Becoming a journeyman plumber takes roughly three years of full-time training under licensed plumbers. They learn basic pipe work to complex systems on real jobs where mistakes have real costs. After finishing their hours, they take written tests covering the Uniform Plumbing Code, safety rules, and local requirements.
After passing the test, licensed plumbers must:
- Carry a photo ID badge from the Nevada Board of Plumbing Examiners
- Complete 30 training hours every two years
- Maintain bonds and liability insurance
- Pass background checks
When you’re managing rental properties as assets, these proven skills beat any upfront savings from unlicensed help. But Vegas creates specific challenges that make local training even more critical.
Why Your Vegas Rentals Need Local Expertise
Las Vegas plumbing problems multiply fast across rental portfolios.

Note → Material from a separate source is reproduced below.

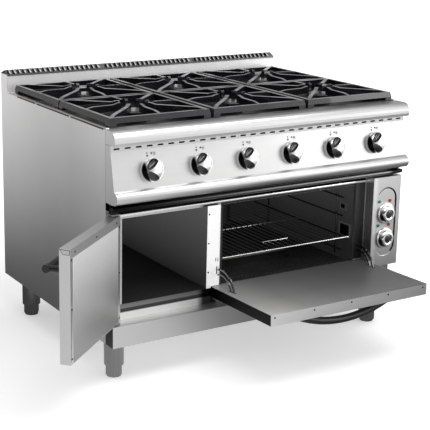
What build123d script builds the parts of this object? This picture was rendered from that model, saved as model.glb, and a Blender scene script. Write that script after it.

Hard Water Damages Everything Faster
That 16-17 grains per gallon hardness means scale buildup clogs pipes faster, water heaters die sooner, and fixtures break down quicker. When you’re managing multiple units, this means multiple replacements, multiple maintenance calls, and serious hits to your cash flow.
Licensed Nevada plumbers understand prevention methods that extend appliance life and cut tenant complaints—complaints that lead to bad reviews and turnover.
Desert Heat Adds Extra Stress
Summer temps over 110°F mean water in exposed pipes gets hot enough to burn, plastic parts break down faster, and water heaters work overtime year-round. Licensed plumbers use heat-resistant installation methods that stop summer emergencies when tenants need water most and emergency rates hit your budget hardest.
Older Properties Face Higher Risks
Many Vegas rentals built before 1995 have copper pipes that corrode faster from hard water and local soil. Slab leaks—pipes breaking under concrete floors—happen more in these older areas. Licensed plumbers spot warning signs early: water bills that jump, warm floor spots, and pressure that slowly drops.
Catching problems early means fixing them before disaster strikes. A slab leak repair costs $5,000-$15,000, plus lost rent while the unit sits empty.
One Mistake Multiplies Across Units
Here’s where licensing matters most for landlords: an unlicensed worker who doesn’t know local conditions makes the same mistake at multiple properties. You end up with the same problem repeating across your portfolio—repair costs multiplied, tenant complaints multiplied, lost time multiplied.
Licensed contractors use proven methods, keep records, and understand landlord needs like fast response times and work schedules that minimize vacancy. Now let’s talk about how to verify these credentials.
How to Check Licensing in Five Minutes
Checking a plumber’s license takes less time than making coffee and could save you thousands. Here’s what to look for before anyone starts work on your properties:
Run these four quick checks:
- License number: Go to nvcontractorsboard.com and type in their license number. Check if it’s active, when it expires, and if they have any complaints on file.
- Photo ID badge: Ask to see their Nevada Board of Plumbing Examiners badge. It should have their photo, name, and skill level. Look for “journeyman” at minimum—that’s the lowest level allowed to work alone.
- Insurance and bond proof: Ask for copies of their current liability insurance and bond papers. Real licensed contractors keep these documents ready and expect you to ask.
- Written quote with permits: Get everything in writing, including which permits they’ll pull. If someone offers to skip permits to “save you money,” walk away. That’s a major red flag.
Smart landlord move: Keep an “approved contractors” folder for each property with copies of licenses, insurance papers, and past invoices. When your tenant calls at 9 PM on Friday with a plumbing emergency, you’ll have vetted plumbers ready to call.
The best contractors understand rental property work. They know how to talk with your tenants, schedule around property showings, and fix problems that affect whether tenants can live in the unit. Build relationships with these contractors; they’re worth their weight in gold when you’re managing multiple properties.
Protect Your Rental Investment
Licensing protects your rental income and tenant safety. The insurance coverage, code compliance, and Vegas expertise that licensed plumbers bring protect your properties and your business.
Managing Las Vegas rentals means dealing with hard water and extreme heat that stresses every system. When problems hit multiple units, costs multiply fast. Licensed plumbers bring the training, accountability, and local knowledge your rental properties need to stay profitable.
Before your next plumbing job, check the license at nvcontractorsboard.com and verify the photo ID badge. Your rental properties are worth five minutes of checking. That’s how you protect your investment, one smart choice at a time.